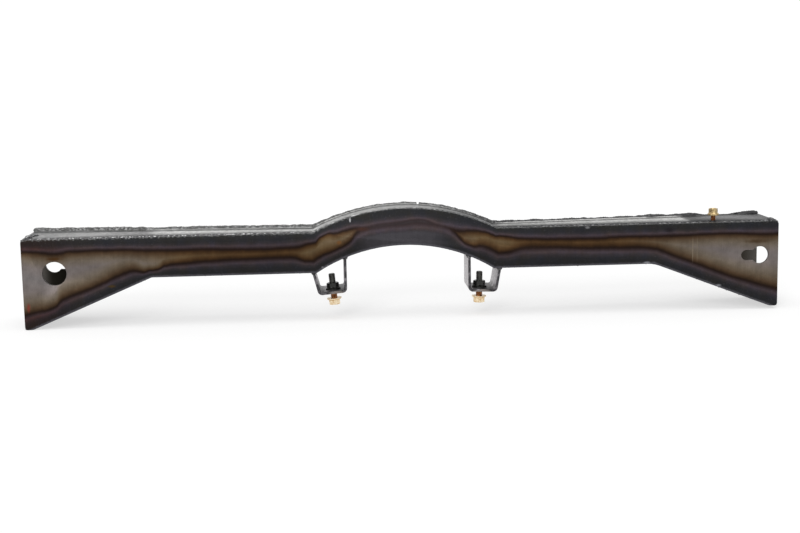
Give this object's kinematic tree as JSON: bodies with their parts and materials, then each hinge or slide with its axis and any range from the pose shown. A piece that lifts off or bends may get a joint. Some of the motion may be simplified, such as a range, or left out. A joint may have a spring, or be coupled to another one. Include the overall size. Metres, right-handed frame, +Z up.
{
  "type": "center crossmember",
  "caption": "Welded steel box crossmember with an arch over the propeller shaft, flared open ends and two U brackets that carry a centre bearing.",
  "frame": {"origin": "middle of the footprint, on the ground under the longer foot", "axes": "+X along the bar to its right end, +Y from the flat front plate to the splayed rear plate, +Z up"},
  "size_m": [0.9144, 0.088, 0.1386],
  "materials": {
    "plate_steel": "bare rolled sheet with a brown and blue heat tint beside the welds",
    "strip_steel": "bare rolled sheet, ground along its edges",
    "weld_metal": "weld bead, ground flush in front and left as laid behind",
    "bracket_steel": "bare flat bar with fine grinding marks",
    "yellow_zinc": "yellow zinc plated",
    "black_steel": "black oxide"
  },
  "bodies": {
    "root": {"front_plate": "plate_steel", "rear_plate": "plate_steel", "left_top_strip": "strip_steel", "right_top_strip": "strip_steel", "left_bottom_strip": "strip_steel", "right_bottom_strip": "strip_steel", "front_top_weld": "weld_metal", "rear_top_weld_left": "weld_metal", "rear_top_weld_right": "weld_metal", "front_bottom_weld": "weld_metal", "rear_bottom_weld": "weld_metal", "top_seam_weld": "weld_metal", "bottom_seam_weld": "weld_metal", "left_bracket": "bracket_steel", "right_bracket": "bracket_steel", "left_bracket_welds": "weld_metal", "right_bracket_welds": "weld_metal", "left_bearing_bolt": "yellow_zinc", "right_bearing_bolt": "yellow_zinc", "left_flange_nut": "black_steel", "right_flange_nut": "black_steel", "line_clip_screw": "yellow_zinc", "clip_weld_nut": "bracket_steel"}
  },
  "joints": []
}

§ **Short exercise**
Would you give the material above again, complete and exact?

§ **Answer for this exercise**
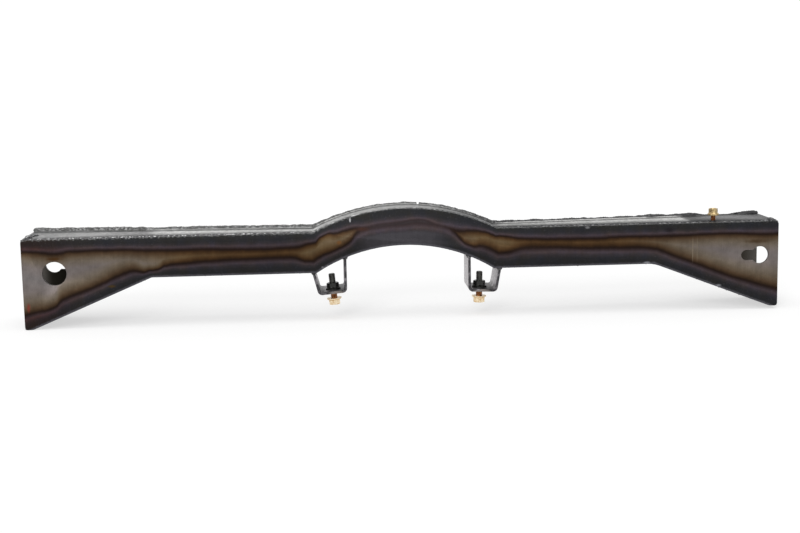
Give this object's kinematic tree as JSON: bodies with their parts and materials, then each hinge or slide with its axis and any range from the pose shown. A piece that lifts off or bends may get a joint. Some of the motion may be simplified, such as a range, or left out. A joint may have a spring, or be coupled to another one. Include the overall size. Metres, right-handed frame, +Z up.
{
  "type": "center crossmember",
  "caption": "Welded steel box crossmember with an arch over the propeller shaft, flared open ends and two U brackets that carry a centre bearing.",
  "frame": {"origin": "middle of the footprint, on the ground under the longer foot", "axes": "+X along the bar to its right end, +Y from the flat front plate to the splayed rear plate, +Z up"},
  "size_m": [0.9144, 0.088, 0.1386],
  "materials": {
    "plate_steel": "bare rolled sheet with a brown and blue heat tint beside the welds",
    "strip_steel": "bare rolled sheet, ground along its edges",
    "weld_metal": "weld bead, ground flush in front and left as laid behind",
    "bracket_steel": "bare flat bar with fine grinding marks",
    "yellow_zinc": "yellow zinc plated",
    "black_steel": "black oxide"
  },
  "bodies": {
    "root": {"front_plate": "plate_steel", "rear_plate": "plate_steel", "left_top_strip": "strip_steel", "right_top_strip": "strip_steel", "left_bottom_strip": "strip_steel", "right_bottom_strip": "strip_steel", "front_top_weld": "weld_metal", "rear_top_weld_left": "weld_metal", "rear_top_weld_right": "weld_metal", "front_bottom_weld": "weld_metal", "rear_bottom_weld": "weld_metal", "top_seam_weld": "weld_metal", "bottom_seam_weld": "weld_metal", "left_bracket": "bracket_steel", "right_bracket": "bracket_steel", "left_bracket_welds": "weld_metal", "right_bracket_welds": "weld_metal", "left_bearing_bolt": "yellow_zinc", "right_bearing_bolt": "yellow_zinc", "left_flange_nut": "black_steel", "right_flange_nut": "black_steel", "line_clip_screw": "yellow_zinc", "clip_weld_nut": "bracket_steel"}
  },
  "joints": []
}